## Given exercise
Copy out each line in the material below that has the word "JSON".

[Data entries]
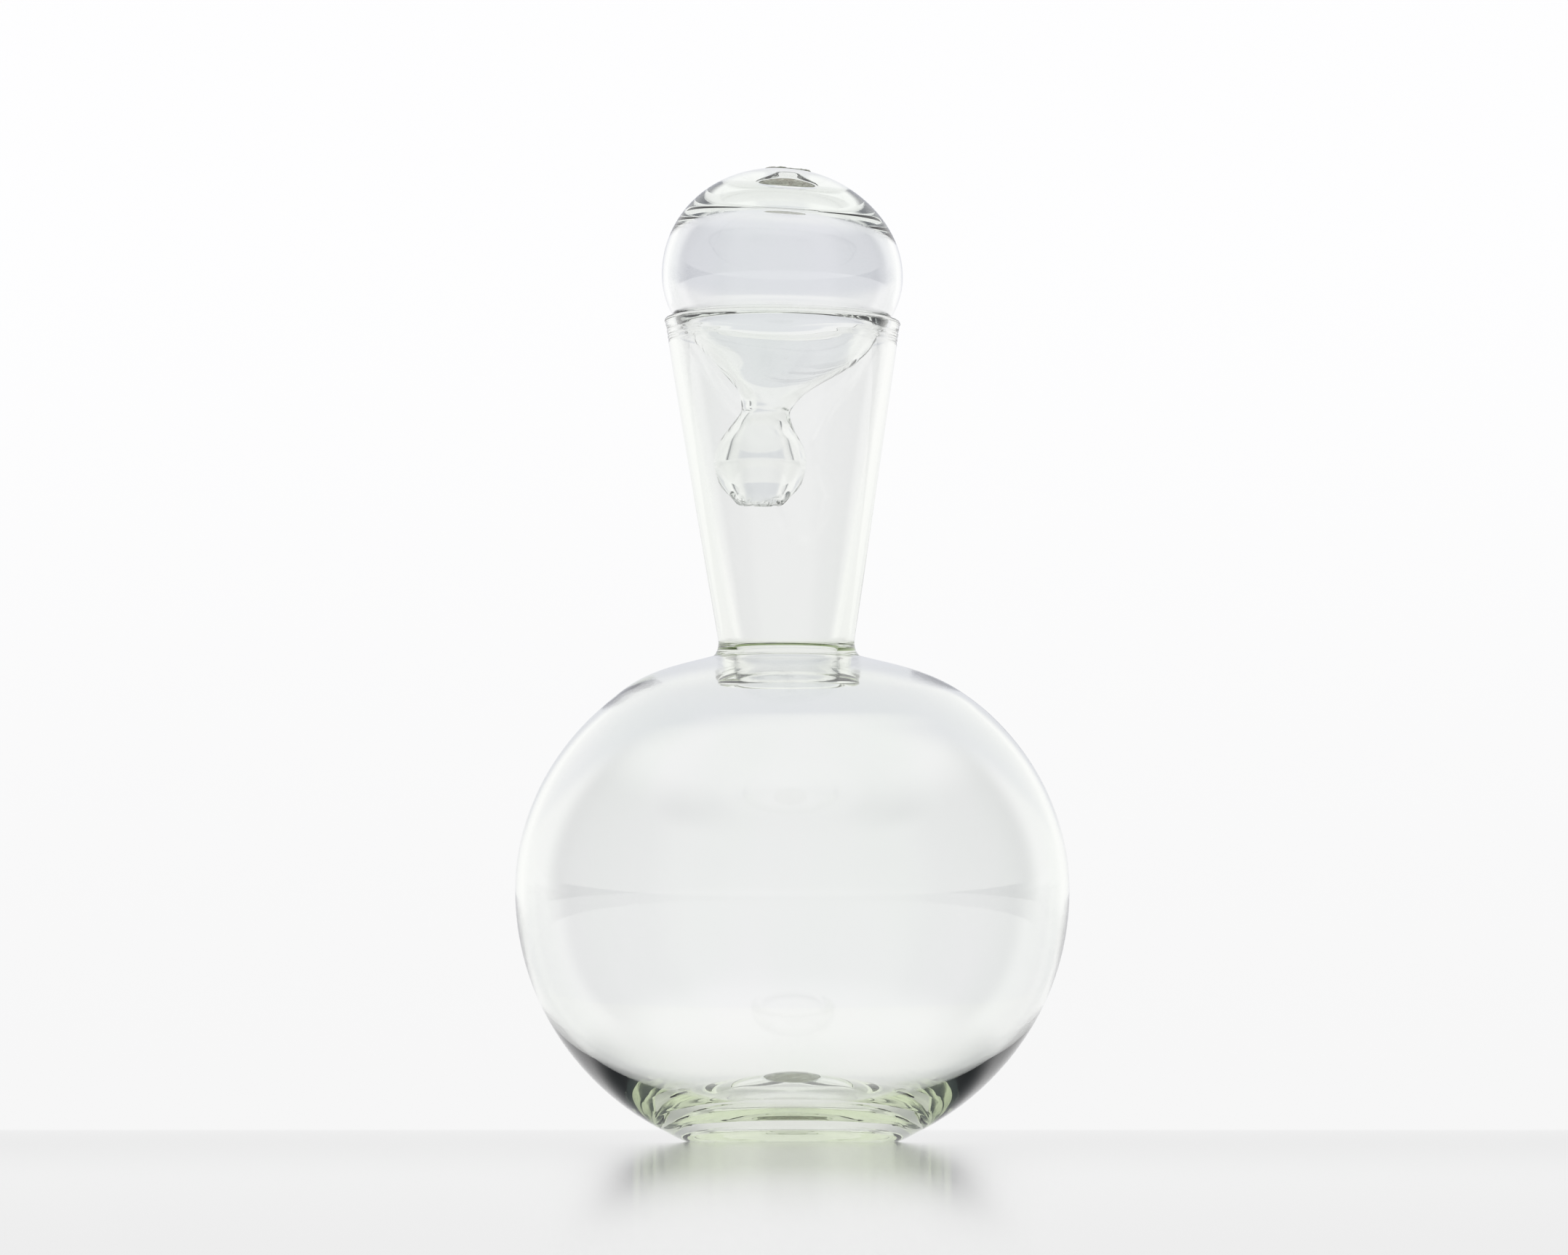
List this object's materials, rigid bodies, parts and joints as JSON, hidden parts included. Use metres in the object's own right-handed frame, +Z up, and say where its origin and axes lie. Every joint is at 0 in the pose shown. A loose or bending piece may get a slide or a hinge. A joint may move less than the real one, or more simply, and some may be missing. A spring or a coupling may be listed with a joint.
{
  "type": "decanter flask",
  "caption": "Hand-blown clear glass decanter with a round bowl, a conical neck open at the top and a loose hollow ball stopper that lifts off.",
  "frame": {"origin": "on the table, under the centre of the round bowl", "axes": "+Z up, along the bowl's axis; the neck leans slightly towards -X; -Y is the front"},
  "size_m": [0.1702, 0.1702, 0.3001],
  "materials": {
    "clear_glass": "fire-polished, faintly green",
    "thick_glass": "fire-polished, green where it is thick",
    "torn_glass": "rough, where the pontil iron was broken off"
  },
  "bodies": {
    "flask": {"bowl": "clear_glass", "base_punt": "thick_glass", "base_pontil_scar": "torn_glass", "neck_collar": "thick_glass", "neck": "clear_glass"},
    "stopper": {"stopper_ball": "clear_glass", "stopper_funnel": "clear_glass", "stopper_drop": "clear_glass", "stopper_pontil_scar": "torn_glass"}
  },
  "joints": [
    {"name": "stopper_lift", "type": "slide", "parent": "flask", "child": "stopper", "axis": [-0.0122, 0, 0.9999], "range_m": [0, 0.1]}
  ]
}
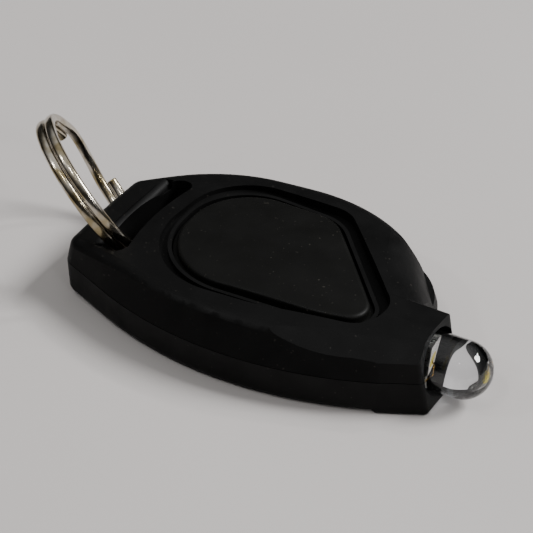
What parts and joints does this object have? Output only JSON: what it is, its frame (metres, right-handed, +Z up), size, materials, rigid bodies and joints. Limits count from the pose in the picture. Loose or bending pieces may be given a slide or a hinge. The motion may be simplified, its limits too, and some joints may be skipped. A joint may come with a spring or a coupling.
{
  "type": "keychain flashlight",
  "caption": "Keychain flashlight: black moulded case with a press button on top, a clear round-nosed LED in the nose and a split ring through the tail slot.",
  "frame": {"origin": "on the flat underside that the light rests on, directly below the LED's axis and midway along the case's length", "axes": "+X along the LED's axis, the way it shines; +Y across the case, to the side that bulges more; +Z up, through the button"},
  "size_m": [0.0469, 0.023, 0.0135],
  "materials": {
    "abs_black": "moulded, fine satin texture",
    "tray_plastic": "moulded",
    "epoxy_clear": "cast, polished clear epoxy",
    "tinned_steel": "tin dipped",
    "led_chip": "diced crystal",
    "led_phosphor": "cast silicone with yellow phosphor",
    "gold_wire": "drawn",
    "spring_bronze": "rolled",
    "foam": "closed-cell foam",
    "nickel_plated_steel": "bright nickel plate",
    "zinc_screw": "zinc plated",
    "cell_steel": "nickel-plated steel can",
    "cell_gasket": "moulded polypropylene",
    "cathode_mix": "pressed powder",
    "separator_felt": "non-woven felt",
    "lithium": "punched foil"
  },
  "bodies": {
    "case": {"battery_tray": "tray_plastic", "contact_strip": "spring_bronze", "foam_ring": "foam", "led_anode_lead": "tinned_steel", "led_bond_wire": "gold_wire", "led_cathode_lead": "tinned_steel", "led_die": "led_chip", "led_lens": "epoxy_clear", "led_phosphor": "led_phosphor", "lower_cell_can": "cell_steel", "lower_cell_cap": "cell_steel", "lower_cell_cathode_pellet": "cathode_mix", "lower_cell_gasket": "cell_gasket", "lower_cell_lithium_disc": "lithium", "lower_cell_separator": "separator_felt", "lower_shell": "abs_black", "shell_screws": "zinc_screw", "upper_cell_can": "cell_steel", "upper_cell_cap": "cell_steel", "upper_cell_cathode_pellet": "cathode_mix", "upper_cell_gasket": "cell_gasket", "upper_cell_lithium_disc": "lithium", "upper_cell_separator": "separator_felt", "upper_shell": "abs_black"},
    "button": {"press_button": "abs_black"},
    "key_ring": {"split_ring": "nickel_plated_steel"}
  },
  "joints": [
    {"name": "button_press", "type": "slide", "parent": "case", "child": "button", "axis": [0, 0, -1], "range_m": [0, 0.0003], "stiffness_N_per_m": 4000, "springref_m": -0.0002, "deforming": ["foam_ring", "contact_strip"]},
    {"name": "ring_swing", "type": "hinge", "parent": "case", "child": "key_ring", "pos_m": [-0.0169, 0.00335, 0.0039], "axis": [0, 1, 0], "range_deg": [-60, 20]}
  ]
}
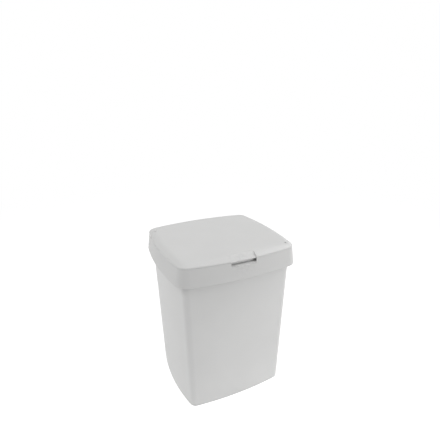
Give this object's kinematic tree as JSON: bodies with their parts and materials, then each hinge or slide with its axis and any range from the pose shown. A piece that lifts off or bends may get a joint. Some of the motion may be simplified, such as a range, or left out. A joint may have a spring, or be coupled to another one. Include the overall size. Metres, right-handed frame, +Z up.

## Solution for this problem
List this object's materials, rigid bodies, parts and joints as JSON, hidden parts included. Use metres in the object's own right-handed frame, +Z up, and say where its origin and axes lie. Every joint is at 0 in the pose shown. A loose or bending piece may get a slide or a hinge. A joint may move less than the real one, or more simply, and some may be missing. A spring or a coupling may be listed with a joint.
What parts and joints does this object have? Output only JSON: what it is, its frame (metres, right-handed, +Z up), size, materials, rigid bodies and joints. Limits count from the pose in the picture. Loose or bending pieces may be given a slide or a hinge. The motion may be simplified, its limits too, and some joints may be skipped. A joint may come with a spring or a coupling.
Give this object's kinematic tree as JSON: bodies with their parts and materials, then each hinge or slide with its axis and any range from the pose shown. A piece that lifts off or bends may get a joint. Some of the motion may be simplified, such as a range, or left out. A joint may have a spring, or be coupled to another one. Include the overall size. Metres, right-handed frame, +Z up.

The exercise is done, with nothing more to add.